Before drawing the scene, call

`camera.apply(gl2);`

where *gl2* is the OpenGL drawing context of type *GL2*. (Note the presence of the parameter *gl2*, which was not necessary in C; it is required because the OpenGL drawing context in JOGL is implemented as an object.) As in the C version, this sets the viewing and projection transformations and can replace any other code that you would use for that purpose.

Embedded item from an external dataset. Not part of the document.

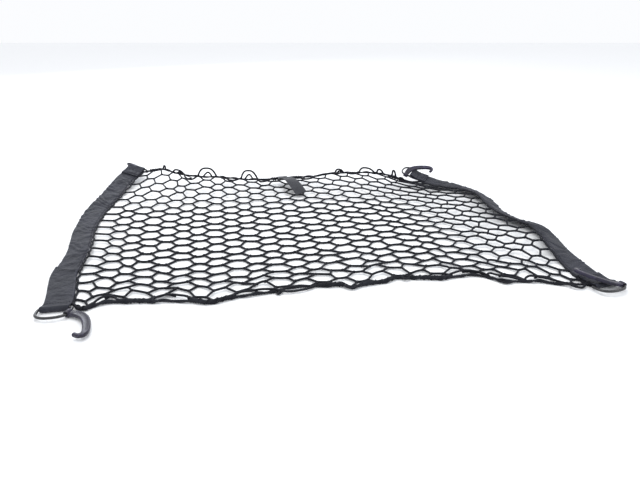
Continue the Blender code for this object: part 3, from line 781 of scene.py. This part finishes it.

The functions for configuring the camera are the same in Java as in C, except that they become methods in the *camera* object, and true/false parameters are *boolean* instead of *int*:

camera.lookAt( eyeX,eyeY,eyeZ, refX,refY,refZ, upX,upY,upZ ); camera.setLimits( xmin,xmax, ymin,ymax, zmin,zmax ); camera.setScale( limit ); camera.setOrthographic( ortho ); // ortho is of type boolean camera.setPreserveAspect( preserve ); // preserve is of type boolean

The camera comes with a simulated “trackball.” The trackball allows the user to rotate the view by clicking and dragging the mouse on the display. To use it with GLUT in C, you just need to install a mouse function and a mouse motion function by calling

`glutMouseFunc( trackballMouseFunction );`

glutMotionFunc( trackballMotionFunction );

The functions *trackballMouseFunction* and *trackballMotionFunction* are defined as part of the camera API and are declared and documented in *camera.h*. The trackball works by modifying the viewing transformation associated with the camera, and it only works if *cameraApply()* is called at the beginning of the display function to set the viewing and projection transformations. To install a trackball for use with a *Camera* object in JOGL, call

`camera.installTrackball(drawSurface);`

where *drawSurface* is the component on which the camera is used.